Luckey’s solution to this dilemma was ingeniously simple. Why use bulky, expensive optics, he thought, when he could put in cheap, lightweight lenses and then use software to distort the image, so that it came out clear through them? Plus, he quickly realized that he could combine these lenses with screens from mobile phones, which the smartphone arms race had made bigger, crisper and less expensive than ever before. “That let me make something that was a lot lighter and cheaper, with a much wider field of view, than anything else out there,” he said.

From 2009 to 2012, while also taking college classes and working at the University of Southern California’s VR-focused Institute for Creative Technologies, Luckey poured countless hours into creating a working prototype from this core vision. He tinkered with different screens, mixed and matched parts from his collection of VR hardware, and refined the motion tracking equipment, which monitored the user’s head movements in real-time. Amazingly, considering the eventual value of his invention, Luckey was also posting detailed reports about his work to a 3-D gaming message board. The idea was sitting there for anyone to steal.

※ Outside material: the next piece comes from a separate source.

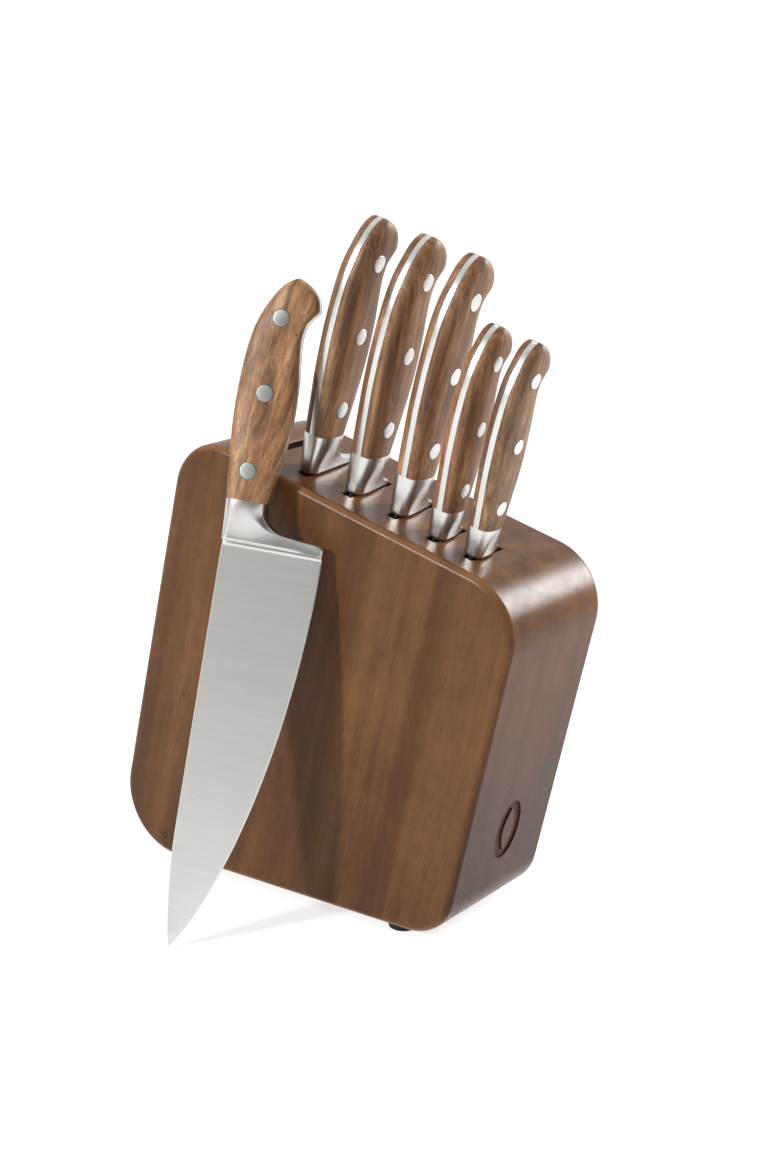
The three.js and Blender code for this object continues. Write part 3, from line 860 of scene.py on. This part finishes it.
def rivet_surface(handle, z):
    """Both low heads of one rivet, each in a thin dark ring that follows the wood: a dark joint line and
    painted shade of the narrow gap round the head.
    """
    sizes = handle.sizes
    radius = sizes["rivet"]
    y = RIVET_ACROSS * sizes["scale"] + z * math.tan(sizes["tilt"])
    count = 40
    surface = Surface()
    for side in (-1, 1):
        def ring(r, lift, direction=side):
            points = []
            for k in range(count):
                angle = 2 * math.pi * k / count
                py, pz = y + r * math.cos(angle), z + r * math.sin(angle)
                points.append((direction * (handle.flank(py, pz) + lift), py, pz))
            return points if direction > 0 else points[::-1]

        heads = [(radius * 1.0, -0.5), (radius * 1.0, 0.02), (radius * 0.985, 0.07), (radius * 0.95, 0.1),
                 (radius * 0.8, 0.12), (radius * 0.55, 0.13), (radius * 0.3, 0.135), (0.25, 0.14)]
        rings = [ring(r, lift) for r, lift in heads]
        surface.grid(rings, closed=True)
        surface.cap(rings[-1])
        # Dark ring round the head: painted shade of the gap, and the joint line.
        gap_shade = [ring(radius * 1.0, 0.03), ring(radius * 1.055, 0.012)]
        surface.grid(gap_shade[::-1], closed=True, slot=1)
    return surface


def build_knife(name, sizes, blade, place, seed, metals):
    handle = Handle(sizes)
    forging = Surface()
    add_blade(forging, handle, blade, serrated=name == "bread_knife")
    blade_height = blade[1]
    heel, lip = HEELS["deep blade" if blade_height > DEEP_BLADE else "narrow blade"]
    forging.loft(Bolster(handle, blade_height, heel, lip).rings(), slot=1)
    add_tang(forging, handle)
    wood = handle_wood(seed)
    obj = make_object(f"{name}_forging", forging, [metals["blade"], metals["satin"], metals["bevel"]], place)
    settle(obj, name, "blade_steel", f"{name}_blade")
    for side, label in ((-1, "left"), (1, "right")):
        surface = scale_surface(handle, side)
        obj = make_object(f"{name}_{label}_scale", surface, [wood], place, math.radians(50))
        settle(obj, name, "handle_wood", f"{name}_scale_{label}")
    for i, height in enumerate(sizes["rivets"]):
        surface = rivet_surface(handle, sizes["bolster"] + height)
        steels = [metals["rivet"], metals["gap_shade"]]
        obj = make_object(f"{name}_pin_{i + 1}", surface, steels, place)
        settle(obj, name, "rivet_steel", f"{name}_rivet_{i + 1}")


GAP = 0.3  # between pieces that touch


def slotted_place(slot_index, centre_y):
    spot = Matrix.Translation((SLOTS[slot_index][0], centre_y, GAP))
    place = TOP_FRAME @ spot
    place.translation *= MM
    return BLOCK_PLACE @ place


def leaning_place():
    """The chef's knife stands on its tip and leans back on the block's front top edge."""
    turn, tilt, roll = math.radians(24), math.radians(14.2), math.radians(6.7)
    facing = Vector((math.sin(turn) * math.cos(tilt), -math.cos(turn) * math.cos(tilt), math.sin(tilt)))
    level = Vector((math.cos(turn), math.sin(turn), 0))
    up = facing.cross(level) * math.cos(roll) + level * math.sin(roll)
    across = up.cross(facing)
    turned = Matrix((facing, across, up)).transposed()
    tip = Vector((112, -80, 0.5))
    tip_in_knife = Vector((0, SPINE_AT_BLADE + CHEF_BLADE[2], -CHEF_BLADE[0]))
    place = turned.to_4x4()
    place.translation = (tip - turned @ tip_in_knife) * MM
    return BLOCK_PLACE @ place


build_block(
    block_wood(),
    # Near-black painted shade for the walls inside the slots.
    plain("slot_painted_shade", (0.006, 0.0035, 0.0025), 0.95),
    plain("worn_wood", (0.2, 0.085, 0.035), 0.55),
    plain("pressed_wood", (0.06, 0.024, 0.01), 0.6),
)
build_feet(plain("foot_rubber", (0.014, 0.014, 0.014), 0.8))

METALS = {
    "blade": steel("blade_steel", (0.765, 0.76, 0.735), 0.31, (1, 0.012, 1), 1100, 0.04, 0.000012),
    "satin": steel("satin_steel", (0.6, 0.595, 0.575), 0.28, (1, 1, 0.04), 2200, 0.05, 0.000008),
    "bevel": steel("bevel_steel", (0.62, 0.615, 0.6), 0.28, (1, 0.2, 1), 2600, 0.03, 0.00001),
    "rivet": steel("rivet_steel", (0.6, 0.595, 0.58), 0.36, (1, 0.06, 1), 2600, 0.05, 0.00003),
    # Painted shade of the gap round the rivet heads, and their joint line.
    "gap_shade": plain("rivet_gap_shade", (0.02, 0.012, 0.008), 0.7),
}
for seed, (knife_name, (sizes, slot_index, centre_y, blade)) in enumerate(KNIVES.items()):
    build_knife(knife_name, sizes, blade, slotted_place(slot_index, centre_y), seed, METALS)
# A darker, rougher copy of the rivet steel for the chef's knife, whose rivets face the dark side of the
# studio: painted shade.
RIVET_STEEL_SHADED_COPY = steel("rivet_steel_shaded_copy", (0.27, 0.28, 0.27), 0.5, (1, 0.06, 1), 2600, 0.05, 0.00003)
build_knife("chef_knife", LARGE, CHEF_BLADE, leaning_place(), 5, {**METALS, "rivet": RIVET_STEEL_SHADED_COPY})


# ---------------------------------------------------------------- floor, light and camera
def build_floor():
    """A white studio floor, turned up at its far edges into a low white backdrop."""
    far, rise = 40000, 2000
    corners = [(-far, -far), (far, -far), (far, far), (-far, far)]
    surface = Surface()
    surface.cap([(x, y, 0) for x, y in corners])
    surface.grid([[(x, y, z) for x, y in corners] for z in (rise, 0)], closed=True)
    s = Shader("floor")
    s.surface.inputs["Base Color"].default_value = (0.5, 0.5, 0.5, 1)
    s.surface.inputs["Roughness"].default_value = 0.7
    s.surface.inputs["Emission Color"].default_value = (1, 1, 1, 1)
    s.surface.inputs["Emission Strength"].default_value = 0.72
    floor = make_object("floor", surface, [s.material], Matrix.Identity(4))
    floor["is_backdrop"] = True


def build_world():
    """Bright overhead and at the back on the left, dim along the horizon elsewhere, as in a studio."""
    world = bpy.data.worlds.new("studio")
    bpy.context.scene.world = world
    world.use_nodes = True
    tree = world.node_tree
    background = tree.nodes["Background"]
    direction = tree.nodes.new("ShaderNodeTexCoord")
    towards = tree.nodes.new("ShaderNodeVectorMath")
    towards.operation = "DOT_PRODUCT"
    tree.links.new(direction.outputs["Generated"], towards.inputs[0])
    towards.inputs[1].default_value = Vector((-0.45, 0.45, 0.77)).normalized()
    ramp = tree.nodes.new("ShaderNodeValToRGB")
    tree.links.new(towards.outputs["Value"], ramp.inputs[0])
    ramp.color_ramp.elements[0].position = 0.15
    ramp.color_ramp.elements[0].color = (0.14, 0.14, 0.14, 1)
    ramp.color_ramp.elements[1].position = 0.7
    ramp.color_ramp.elements[1].color = (1.0, 1.0, 1.0, 1)
    tree.links.new(ramp.outputs[0], background.inputs["Color"])
    background.inputs["Strength"].default_value = 1.0


def aim(obj, position, target):
    position, target = Vector(position), Vector(target)
    obj.location = position
    obj.rotation_euler = (target - position).to_track_quat("-Z", "Y").to_euler()


def add_light(name, kind, towards, distance, target, **settings):
    data = bpy.data.lights.new(name, kind)
    for key, value in settings.items():
        setattr(data, key, value)
    light = bpy.data.objects.new(name, data)
    bpy.context.scene.collection.objects.link(light)
    target = Vector(target)
    aim(light, target + Vector(towards).normalized() * distance, target)


build_floor()
build_world()
CENTRE = ORIGIN + Vector((0.15, 0.04, 0.14))
TOP_CORNER = ORIGIN + Vector((0.235, 0.04, 0.2))
add_light("key", "SUN", (-0.42, -1.0, 0.5), 3, CENTRE,
          energy=2.6, angle=math.radians(6), color=(1, 0.985, 0.96))
add_light("back", "AREA", (0.46, 0.79, 0.44), 1.3, TOP_CORNER,
          energy=3.9, shape="RECTANGLE", size=0.35, size_y=0.85, spread=math.radians(60))

bpy.context.scene.view_settings.view_transform = "Standard"

camera_data = bpy.data.cameras.new("camera")
camera_data.sensor_width = 36
camera_data.lens = 61.06
camera_data.clip_end = 200
camera = bpy.data.objects.new("camera", camera_data)
bpy.context.scene.collection.objects.link(camera)
aim(camera, ORIGIN + Vector((0.744, -0.747, 0.454)), ORIGIN + Vector((0.1925, 0, 0.1861)))
bpy.context.scene.camera = camera

[[list(corner) for corner in box] for box in (CAD_BOX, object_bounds())]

But, as Brendan Iribe put it to me, “Maybe his name is Luckey for a reason.” By that point, no one was interested in throwing more money away on another doomed virtual reality project.

Then, in early 2012, luck struck again when the legendary video game programmer John Carmack stumbled onto his work online and asked Luckey if he could buy one of his prototypes. Luckey sent him one for free. “I played it super cool,” he assured me. Carmack returned the favor in a big way: At that June’s E3 convention — the game industry’s gigantic annual commercial carnival — he showed off the Rift prototype to a flock of journalists, using a repurposed version of his hit game “Doom 3” for the demonstration. The response was immediate and ecstatic. “I was in Boston at a display conference at the time,” Luckey said, “and people there were like, ‘Dude, Palmer, everyone’s writing articles about your thing!’”

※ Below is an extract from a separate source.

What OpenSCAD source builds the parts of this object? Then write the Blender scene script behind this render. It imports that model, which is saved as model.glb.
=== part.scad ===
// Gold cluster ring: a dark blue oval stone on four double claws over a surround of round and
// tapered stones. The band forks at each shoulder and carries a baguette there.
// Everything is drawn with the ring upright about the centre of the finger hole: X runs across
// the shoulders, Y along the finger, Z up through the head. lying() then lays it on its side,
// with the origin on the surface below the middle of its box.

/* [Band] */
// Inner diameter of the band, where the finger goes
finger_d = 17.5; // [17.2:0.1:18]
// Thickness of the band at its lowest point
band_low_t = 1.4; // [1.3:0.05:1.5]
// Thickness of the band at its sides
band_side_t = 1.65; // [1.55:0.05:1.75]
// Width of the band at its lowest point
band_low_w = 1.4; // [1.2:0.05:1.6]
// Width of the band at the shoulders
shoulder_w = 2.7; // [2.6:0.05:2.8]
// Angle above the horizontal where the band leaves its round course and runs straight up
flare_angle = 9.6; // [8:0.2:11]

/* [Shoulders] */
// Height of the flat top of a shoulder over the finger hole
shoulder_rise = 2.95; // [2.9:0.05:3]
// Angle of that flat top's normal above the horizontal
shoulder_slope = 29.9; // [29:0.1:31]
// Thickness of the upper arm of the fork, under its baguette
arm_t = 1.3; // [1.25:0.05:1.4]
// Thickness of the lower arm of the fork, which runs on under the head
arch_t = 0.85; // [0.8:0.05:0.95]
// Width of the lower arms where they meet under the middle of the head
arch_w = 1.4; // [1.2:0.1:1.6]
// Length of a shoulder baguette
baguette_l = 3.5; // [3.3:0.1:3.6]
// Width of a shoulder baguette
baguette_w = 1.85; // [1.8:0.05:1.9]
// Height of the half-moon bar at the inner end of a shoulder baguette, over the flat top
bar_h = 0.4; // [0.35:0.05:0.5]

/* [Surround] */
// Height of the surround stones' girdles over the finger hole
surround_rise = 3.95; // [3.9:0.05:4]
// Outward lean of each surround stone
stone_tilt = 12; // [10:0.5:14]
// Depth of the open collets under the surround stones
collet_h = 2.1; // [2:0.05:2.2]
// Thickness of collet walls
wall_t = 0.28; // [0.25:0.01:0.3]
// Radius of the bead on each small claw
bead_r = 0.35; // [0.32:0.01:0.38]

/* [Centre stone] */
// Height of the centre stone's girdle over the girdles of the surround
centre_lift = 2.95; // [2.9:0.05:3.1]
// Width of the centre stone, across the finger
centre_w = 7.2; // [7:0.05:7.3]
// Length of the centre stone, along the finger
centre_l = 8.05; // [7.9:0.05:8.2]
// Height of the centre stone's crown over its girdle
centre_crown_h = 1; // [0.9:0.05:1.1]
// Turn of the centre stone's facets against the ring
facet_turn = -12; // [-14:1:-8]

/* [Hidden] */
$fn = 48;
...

The rest, as they say, is virtual history: Over the next 21 months, Luckey partnered with Iribe, Antonov and Mitchell, launched a Kickstarter campaign that netted $2.4 million in funding — nearly ten times its initial goal — and joined the Facebook empire, thereby ensuring the company the kind of financial backing that most early-stage tech companies can only dream of.

The Oculus Rift is now entering its final stages of development — it’s slated for commercial release next year — and this fall Samsung will release a scaled-down product for developers and enthusiasts, powered by Oculus technology, that will clip over the company’s Galaxy Note 4 smartphone. But Luckey knows that success is by no means assured. “To this point, there has never been a successful commercial VR product, ever,” Luckey told me. “Nobody’s actually managed to pull this off.” Spend a few minutes inside the Rift, though, and one can’t help but believe that Luckey will be the one to do it.